Every line with the string "metres" should be gathered.

(Rows from an object dataset)
_ _ _ _
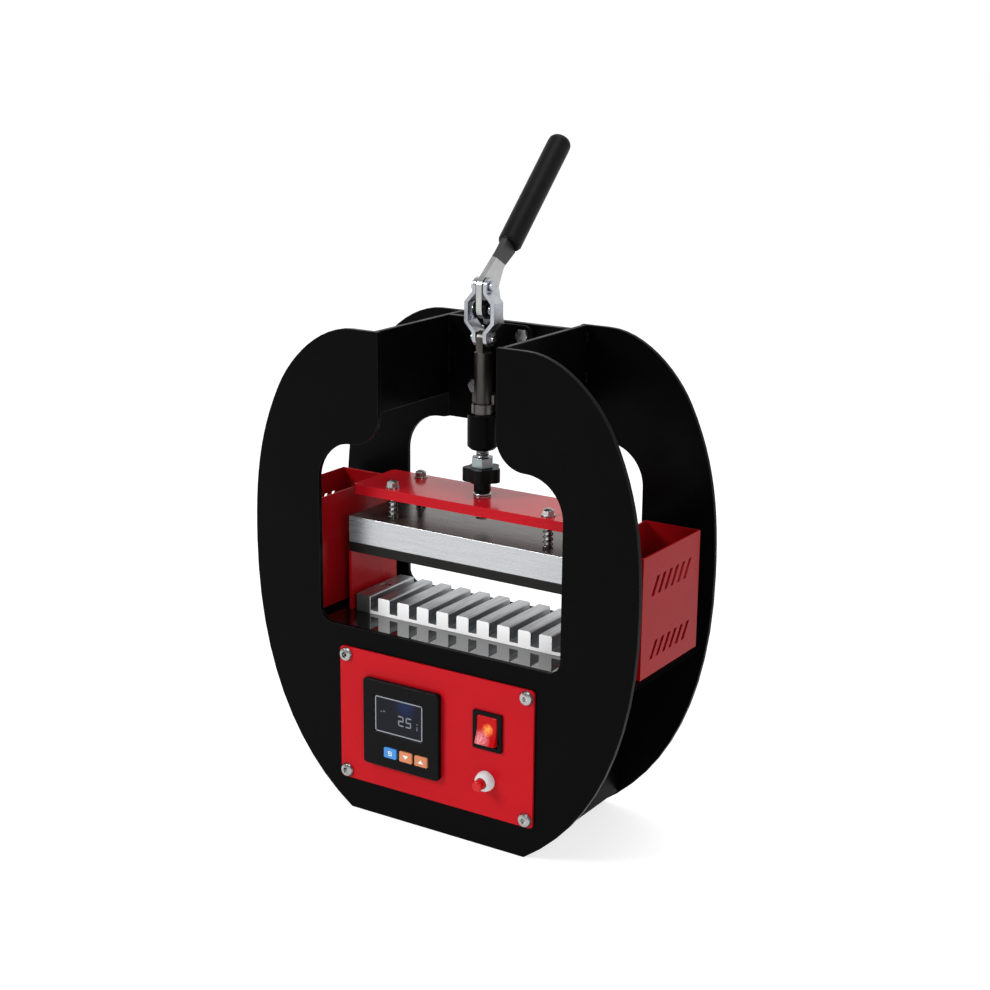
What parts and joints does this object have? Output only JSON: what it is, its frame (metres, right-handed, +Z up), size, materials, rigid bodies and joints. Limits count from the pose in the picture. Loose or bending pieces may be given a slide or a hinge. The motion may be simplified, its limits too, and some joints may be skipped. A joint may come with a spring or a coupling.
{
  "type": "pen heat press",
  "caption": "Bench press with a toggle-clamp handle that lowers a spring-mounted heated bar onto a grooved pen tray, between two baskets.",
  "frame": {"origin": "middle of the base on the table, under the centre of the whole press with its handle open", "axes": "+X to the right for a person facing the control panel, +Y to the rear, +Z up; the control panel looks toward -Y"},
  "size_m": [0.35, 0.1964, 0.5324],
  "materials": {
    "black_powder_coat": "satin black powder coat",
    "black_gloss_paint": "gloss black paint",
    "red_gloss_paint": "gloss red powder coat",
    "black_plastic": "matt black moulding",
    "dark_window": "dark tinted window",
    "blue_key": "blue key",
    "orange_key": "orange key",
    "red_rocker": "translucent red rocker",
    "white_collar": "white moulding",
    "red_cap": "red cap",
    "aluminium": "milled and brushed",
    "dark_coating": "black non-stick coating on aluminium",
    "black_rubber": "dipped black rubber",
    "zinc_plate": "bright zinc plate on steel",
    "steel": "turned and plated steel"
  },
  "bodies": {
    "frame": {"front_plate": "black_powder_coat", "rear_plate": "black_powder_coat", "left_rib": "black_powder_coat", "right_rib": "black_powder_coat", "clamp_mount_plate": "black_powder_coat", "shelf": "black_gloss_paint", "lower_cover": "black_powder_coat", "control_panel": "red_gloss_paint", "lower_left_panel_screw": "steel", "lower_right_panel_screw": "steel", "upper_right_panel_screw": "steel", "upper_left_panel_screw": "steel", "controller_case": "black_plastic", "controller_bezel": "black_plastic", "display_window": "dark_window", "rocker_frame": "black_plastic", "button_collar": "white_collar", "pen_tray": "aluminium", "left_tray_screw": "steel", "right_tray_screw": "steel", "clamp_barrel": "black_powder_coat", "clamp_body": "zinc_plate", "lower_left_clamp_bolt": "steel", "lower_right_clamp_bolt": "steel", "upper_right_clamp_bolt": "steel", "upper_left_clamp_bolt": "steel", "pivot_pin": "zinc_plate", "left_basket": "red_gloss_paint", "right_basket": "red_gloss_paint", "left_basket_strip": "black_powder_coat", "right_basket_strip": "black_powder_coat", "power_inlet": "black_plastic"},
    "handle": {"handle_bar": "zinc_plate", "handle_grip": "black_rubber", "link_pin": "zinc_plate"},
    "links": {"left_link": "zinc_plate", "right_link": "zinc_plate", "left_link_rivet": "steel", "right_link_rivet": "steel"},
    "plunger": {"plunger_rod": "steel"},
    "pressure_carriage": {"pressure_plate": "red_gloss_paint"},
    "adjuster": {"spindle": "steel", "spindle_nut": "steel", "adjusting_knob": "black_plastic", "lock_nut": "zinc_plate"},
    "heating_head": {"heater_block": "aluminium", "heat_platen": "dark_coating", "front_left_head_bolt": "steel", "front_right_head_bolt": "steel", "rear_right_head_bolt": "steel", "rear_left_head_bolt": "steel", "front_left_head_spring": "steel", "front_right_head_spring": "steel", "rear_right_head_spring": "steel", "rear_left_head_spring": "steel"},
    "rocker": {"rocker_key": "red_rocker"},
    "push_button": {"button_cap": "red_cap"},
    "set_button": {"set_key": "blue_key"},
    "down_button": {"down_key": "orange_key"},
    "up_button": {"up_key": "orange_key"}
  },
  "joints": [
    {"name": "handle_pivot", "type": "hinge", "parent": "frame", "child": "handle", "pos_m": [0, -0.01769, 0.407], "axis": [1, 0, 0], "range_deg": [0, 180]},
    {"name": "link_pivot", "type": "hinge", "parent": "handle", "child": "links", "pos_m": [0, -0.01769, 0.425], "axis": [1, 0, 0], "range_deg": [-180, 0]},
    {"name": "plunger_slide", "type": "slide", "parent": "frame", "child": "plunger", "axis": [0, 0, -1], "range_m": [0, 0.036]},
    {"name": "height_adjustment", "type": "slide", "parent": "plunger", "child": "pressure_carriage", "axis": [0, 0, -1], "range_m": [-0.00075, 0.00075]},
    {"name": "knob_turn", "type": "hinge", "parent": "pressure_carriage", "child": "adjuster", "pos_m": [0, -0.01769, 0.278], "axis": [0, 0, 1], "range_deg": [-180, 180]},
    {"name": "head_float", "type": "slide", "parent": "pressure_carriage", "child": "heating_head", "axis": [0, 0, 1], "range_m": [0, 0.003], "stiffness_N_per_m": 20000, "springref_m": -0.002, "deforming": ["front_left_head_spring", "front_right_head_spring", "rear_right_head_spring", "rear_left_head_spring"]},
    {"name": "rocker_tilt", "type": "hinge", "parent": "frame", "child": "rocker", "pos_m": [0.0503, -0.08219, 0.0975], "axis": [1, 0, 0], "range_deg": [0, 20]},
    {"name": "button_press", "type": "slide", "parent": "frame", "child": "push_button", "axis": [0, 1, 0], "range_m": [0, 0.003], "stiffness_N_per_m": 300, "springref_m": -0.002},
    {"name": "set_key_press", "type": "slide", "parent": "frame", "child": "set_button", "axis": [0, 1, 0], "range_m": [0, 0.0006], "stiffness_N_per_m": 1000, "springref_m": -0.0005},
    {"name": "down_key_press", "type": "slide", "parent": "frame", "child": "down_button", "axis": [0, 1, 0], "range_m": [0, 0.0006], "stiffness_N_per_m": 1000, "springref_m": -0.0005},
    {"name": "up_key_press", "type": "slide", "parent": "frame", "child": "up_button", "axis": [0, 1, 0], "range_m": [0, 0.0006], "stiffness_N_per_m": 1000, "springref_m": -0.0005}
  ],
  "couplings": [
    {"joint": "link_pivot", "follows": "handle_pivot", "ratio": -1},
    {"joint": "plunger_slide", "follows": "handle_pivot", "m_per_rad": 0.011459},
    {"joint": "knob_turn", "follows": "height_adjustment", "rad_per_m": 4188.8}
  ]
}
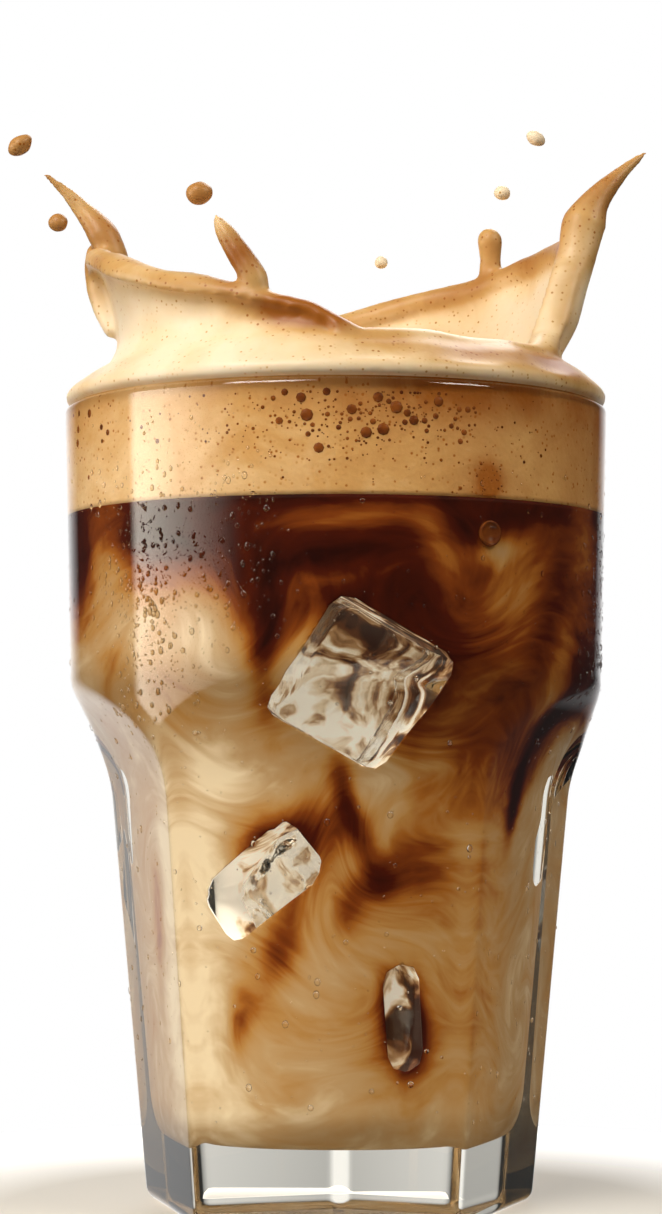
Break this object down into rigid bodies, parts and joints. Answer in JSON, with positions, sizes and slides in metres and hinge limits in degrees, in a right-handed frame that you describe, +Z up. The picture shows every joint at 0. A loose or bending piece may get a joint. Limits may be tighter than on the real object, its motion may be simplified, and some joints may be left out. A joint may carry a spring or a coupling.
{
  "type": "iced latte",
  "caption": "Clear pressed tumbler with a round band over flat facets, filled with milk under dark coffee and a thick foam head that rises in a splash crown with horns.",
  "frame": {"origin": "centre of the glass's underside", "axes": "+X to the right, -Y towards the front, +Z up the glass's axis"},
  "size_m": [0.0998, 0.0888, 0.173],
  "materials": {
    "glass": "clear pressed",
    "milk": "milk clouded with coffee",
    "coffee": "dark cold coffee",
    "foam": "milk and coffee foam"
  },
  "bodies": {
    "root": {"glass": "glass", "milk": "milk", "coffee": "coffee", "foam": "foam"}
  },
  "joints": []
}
_ _ _ _
**Result below**.
What parts and joints does this object have? Output only JSON: what it is, its frame (metres, right-handed, +Z up), size, materials, rigid bodies and joints. Limits count from the pose in the picture. Loose or bending pieces may be given a slide or a hinge. The motion may be simplified, its limits too, and some joints may be skipped. A joint may come with a spring or a coupling.
Break this object down into rigid bodies, parts and joints. Answer in JSON, with positions, sizes and slides in metres and hinge limits in degrees, in a right-handed frame that you describe, +Z up. The picture shows every joint at 0. A loose or bending piece may get a joint. Limits may be tighter than on the real object, its motion may be simplified, and some joints may be left out. A joint may carry a spring or a coupling.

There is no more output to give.